Choosing a Python IDE. what is your Pythonish recommendation? I do not know what to choose.

Antonio Caminero Garcia tonycamgar at gmail.com
Fri Jan 6 03:46:27 EST 2017


On Thursday, January 5, 2017 at 12:32:19 PM UTC-8, fpp wrote:
> > On Thu, Jan 5, 2017 at 12:12 PM, Chris Clark <chris.p.clark at ba.com>
> > wrote: 
> >> I want an IDE that I can use at work and home, linux and dare I say
> >> windows.
> >> Sublime, had to remove it from my work PC as it is not licensed.
> >> Atom, loved it until it slowed down.
> >> VIM, ok the best if you know vi inside out.

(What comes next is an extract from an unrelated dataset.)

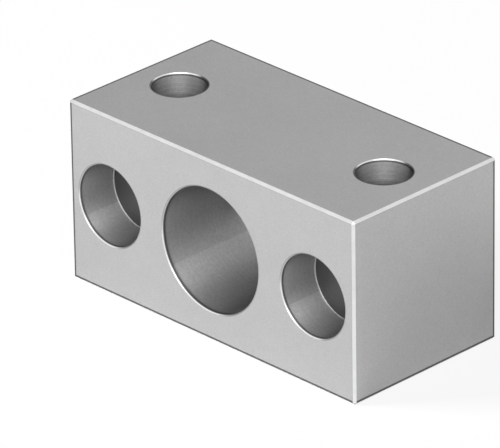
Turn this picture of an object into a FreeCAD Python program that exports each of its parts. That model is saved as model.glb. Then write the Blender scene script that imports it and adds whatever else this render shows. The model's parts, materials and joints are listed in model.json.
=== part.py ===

> >> Any JAVA based IDE, just slows up on work PC's due to all the
> >> background stuff that corporates insist they run.
> >> Why can not someone more clever than I fork DrPython and bring it up
> >> to date.
> >> Its is fast, looks great and just does the job ?
> 
> I'm suprised no one in this rich thread has even mentioned SciTE :
> http://www.scintilla.org/
> 
> Admittedly it's closer to an excellent code editor than a full-blown IDE.

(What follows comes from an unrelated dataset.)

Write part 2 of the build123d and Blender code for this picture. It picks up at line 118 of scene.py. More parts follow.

> But it's very lightweight and fast, cross-platform, has superb syntax 
> coloring and UTF8 handling, and is highly configurable through its 
> configuration file(s) and embedded LUA scripting.
> It's also well maintained : version 1.0 came out in 1999, and the latest 
> (3.7.2) is just a week old...
> 
> Its IDE side consists mostly of hotkeys to run the interpreter or 
> compiler for the language you're editing, with the file in the current 
> tab.
> A side pane shows the output (prints, exceptions, errors etc.) of the 
> running script.
> A nice touch is that it understands these error messages and makes them 
> clickable, taking you to the tab/module/line where the error occurred.
> Also, it can save its current tabs (and their state) to a "session" file 
> for later reloading, which is close to the idea of a "project" in most 
> IDEs.
> Oh, and it had multi-selection and multi-editing before most of the new 
> IDEs out there :-)
> 
> Personally that's about all I need for my Python activities, but it can 
> be customized much further than I have done : there are "hooks" for other 
> external programs than compilers/interpreters, so you can also run a 
> linter, debugger or cvs from the editor.
> 
> One word of warning: unlike most newer IDEs which tend to be shiny-shiny 
> and ful of bells and whistles at first sight, out of the box SciTE is 
> *extremely* plain looking (you could even say drab, or ugly :-).
> It is up to you to decide how it should look and what it should do or 
> not, through the configuration file.
> Fortunately the documentation is very thorough, and there are a lot of 
> examples lying around to be copy/pasted (like a dark theme, LUA scripts 
> etc.).
> 
> Did I mention it's lightweight ? The archive is about 1.5 MB and it just 
> needs unzipping, no installation. May be worth a look if you haven't 
> tried it yet...
> fp

Interesting thanks for the link. There are a huge diversity when it comes to IDEs/editors. Now I have more than enough options.